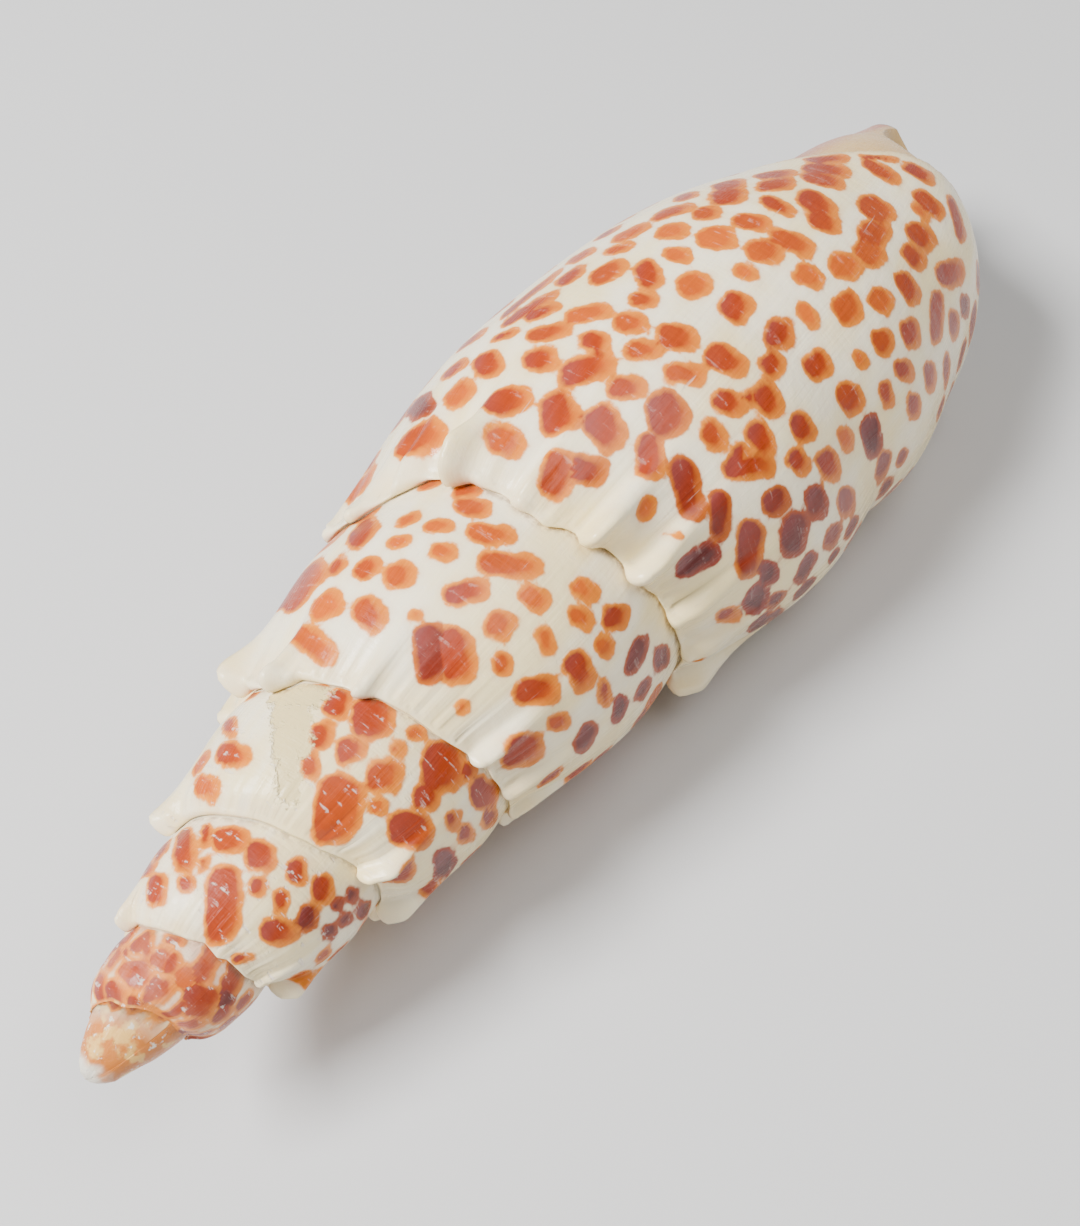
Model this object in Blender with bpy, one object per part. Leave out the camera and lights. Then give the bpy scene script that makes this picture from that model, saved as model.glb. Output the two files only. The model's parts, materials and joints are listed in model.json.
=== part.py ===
"""A papal mitre shell lying on its aperture, as one closed solid.

The shell is a spiral. Its outer face is worked out column by column along the growing edge, from the blunt
apex to the outer lip, and each column starts on the whorl before it. X runs along the shell from apex to
front end, Z is up, and the origin is on the surface that it rests on, below the middle of its box.
"""

import math

import bmesh
import bpy
import numpy as np
from mathutils import Matrix, Vector

MM = 0.001

# Length and spiral, in millimetres. A turn is counted back from the outer lip, which is at turn 0.
SHELL_LENGTH = 125.0
TURNS = 5.2
APEX_FROM_POLE = 15.6
END_FROM_POLE = APEX_FROM_POLE + SHELL_LENGTH
LIP_RIM_FROM_POLE = 73.9
RIM_GROWTH = (0.322, 0.002, -0.001)
SIZE_GROWTH = (0.234, -0.016, 0.001)

# Radii of the last whorl at a quarter, a half, three quarters and the whole of the way to the next rim.
WHORL_RADII = (18.8, 20.4, 21.2, 20.8)
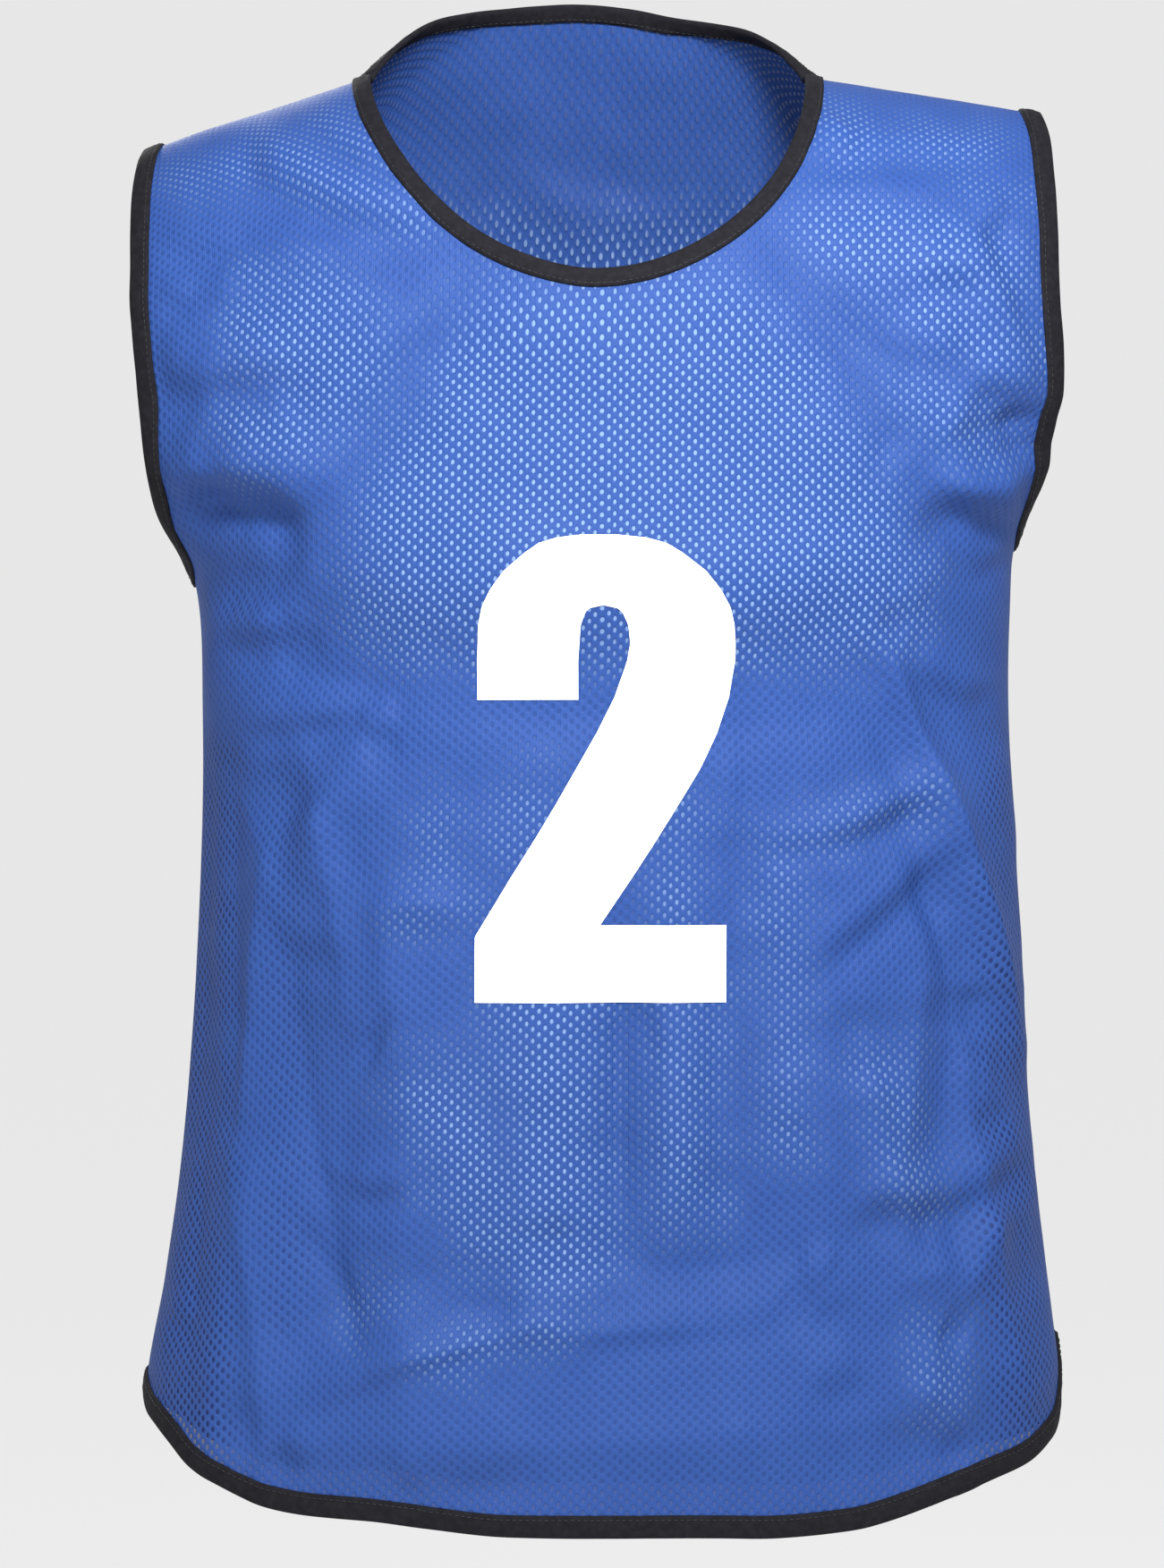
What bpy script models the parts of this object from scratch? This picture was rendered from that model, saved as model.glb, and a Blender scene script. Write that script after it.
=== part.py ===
"""Mesh training bib, filled out as if worn: two cloth panels and their folded edge bindings.

Metres, +Z up, the front faces -Y. The origin lies midway between the neck ends of the two
shoulder seams. Each panel is a grid on a hollow torso-shaped surface. A place on that surface is
given by two numbers: across, from -1 at the left side seam to 1 at the right one, and up, the
height below the shoulder slope and the length over the shoulder above it.
"""
import math

import bpy
from mathutils import Vector

WALL = 0.0015
SEAM_GAP = 0.0003
BINDING_WIDTH = 0.010
BINDING_WALL = 0.0010
BINDING_EASE = 0.0005
HEM_END_SHARE = 0.03
CORNER_SHARE = 0.35
ARM_STEP = 0.0115
SHOULDER_STEP = 0.0107
STEP = 0.0005
WALK_STEPS = 200
EVEN_ROUNDS = 30
SEAM_COUNT = 14
ARM_COUNT = 14
SHOULDER_COUNT = 7

HEM_HEIGHT = -0.735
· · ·
**Goal of the exercise:** Restate each entry exactly, skipping none.

**Reply:**
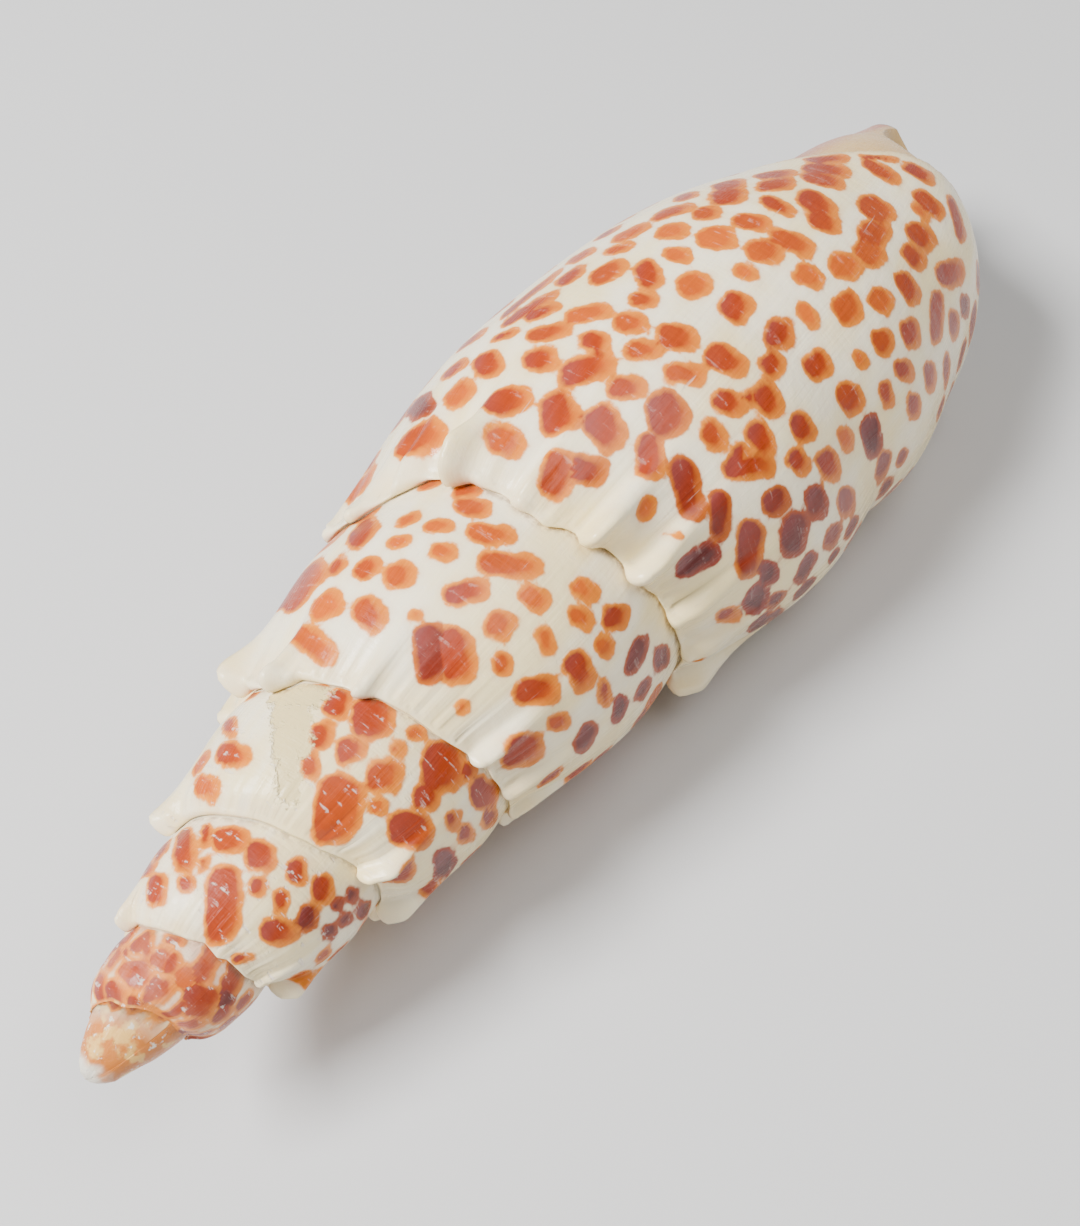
Model this object in Blender with bpy, one object per part. Leave out the camera and lights. Then give the bpy scene script that makes this picture from that model, saved as model.glb. Output the two files only. The model's parts, materials and joints are listed in model.json.
=== part.py ===
"""A papal mitre shell lying on its aperture, as one closed solid.

The shell is a spiral. Its outer face is worked out column by column along the growing edge, from the blunt
apex to the outer lip, and each column starts on the whorl before it. X runs along the shell from apex to
front end, Z is up, and the origin is on the surface that it rests on, below the middle of its box.
"""

import math

import bmesh
import bpy
import numpy as np
from mathutils import Matrix, Vector

MM = 0.001

# Length and spiral, in millimetres. A turn is counted back from the outer lip, which is at turn 0.
SHELL_LENGTH = 125.0
TURNS = 5.2
APEX_FROM_POLE = 15.6
END_FROM_POLE = APEX_FROM_POLE + SHELL_LENGTH
LIP_RIM_FROM_POLE = 73.9
RIM_GROWTH = (0.322, 0.002, -0.001)
SIZE_GROWTH = (0.234, -0.016, 0.001)

# Radii of the last whorl at a quarter, a half, three quarters and the whole of the way to the next rim.
WHORL_RADII = (18.8, 20.4, 21.2, 20.8)
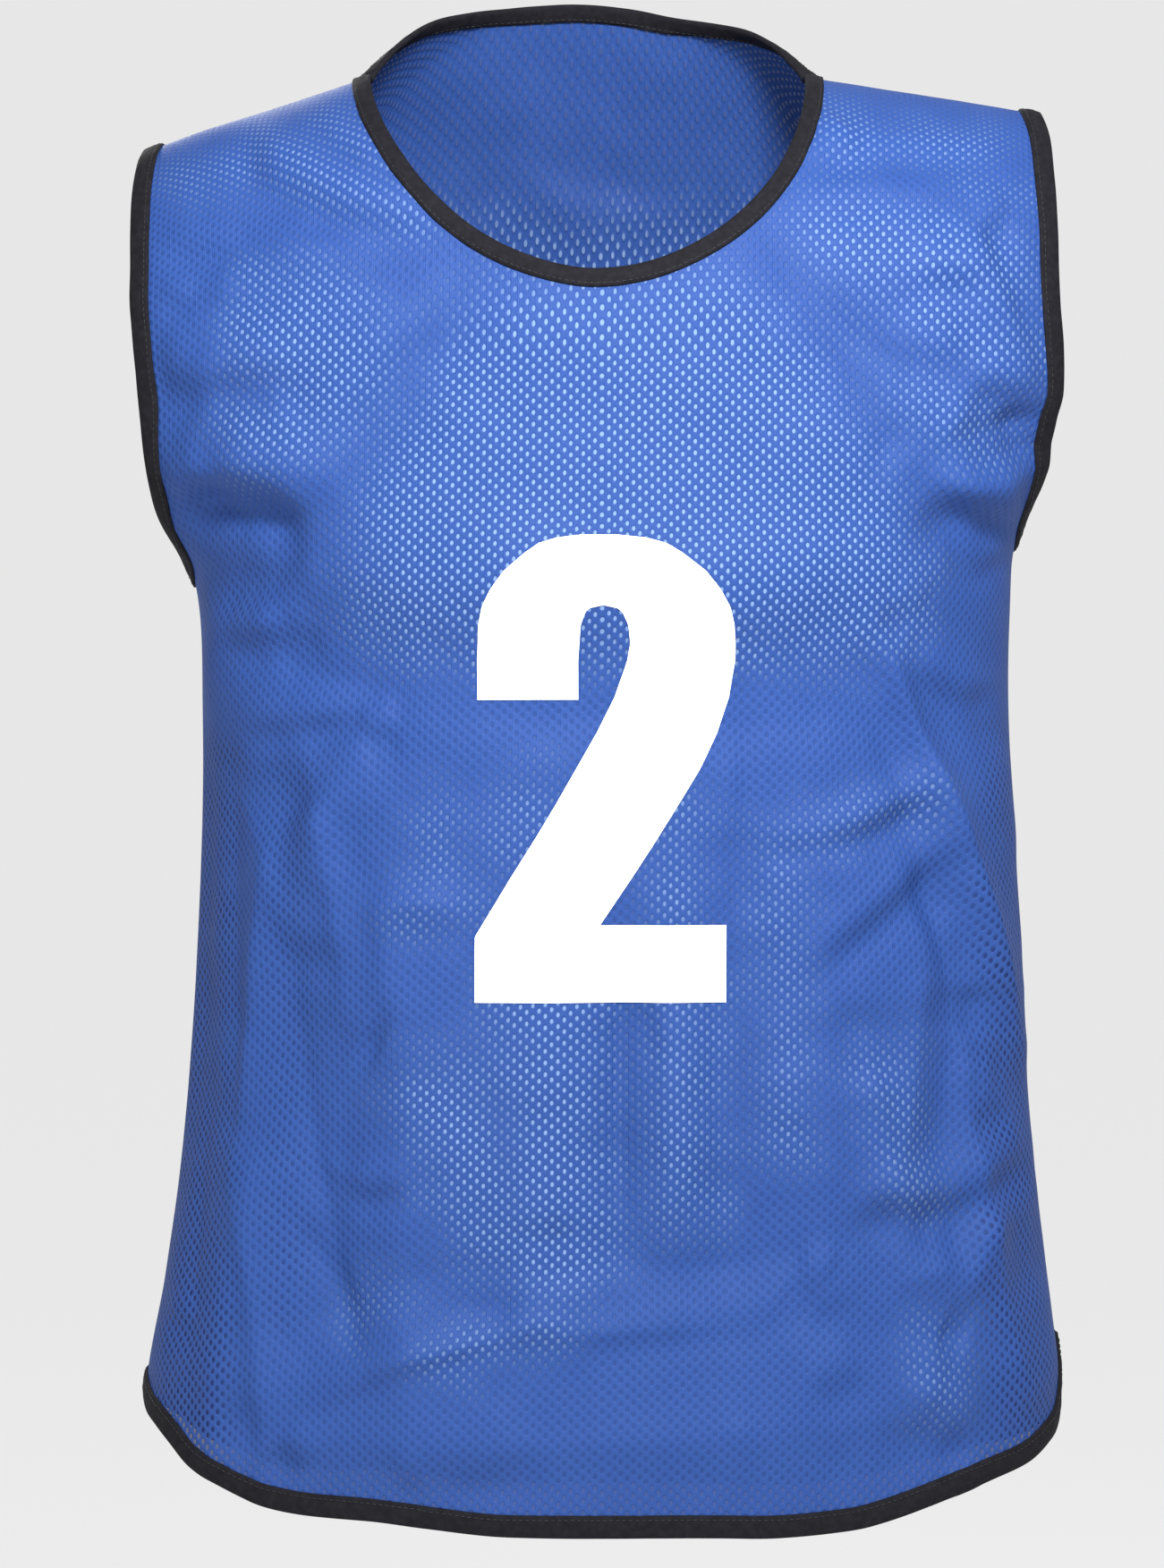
What bpy script models the parts of this object from scratch? This picture was rendered from that model, saved as model.glb, and a Blender scene script. Write that script after it.
=== part.py ===
"""Mesh training bib, filled out as if worn: two cloth panels and their folded edge bindings.

Metres, +Z up, the front faces -Y. The origin lies midway between the neck ends of the two
shoulder seams. Each panel is a grid on a hollow torso-shaped surface. A place on that surface is
given by two numbers: across, from -1 at the left side seam to 1 at the right one, and up, the
height below the shoulder slope and the length over the shoulder above it.
"""
import math

import bpy
from mathutils import Vector

WALL = 0.0015
SEAM_GAP = 0.0003
BINDING_WIDTH = 0.010
BINDING_WALL = 0.0010
BINDING_EASE = 0.0005
HEM_END_SHARE = 0.03
CORNER_SHARE = 0.35
ARM_STEP = 0.0115
SHOULDER_STEP = 0.0107
STEP = 0.0005
WALK_STEPS = 200
EVEN_ROUNDS = 30
SEAM_COUNT = 14
ARM_COUNT = 14
SHOULDER_COUNT = 7

HEM_HEIGHT = -0.735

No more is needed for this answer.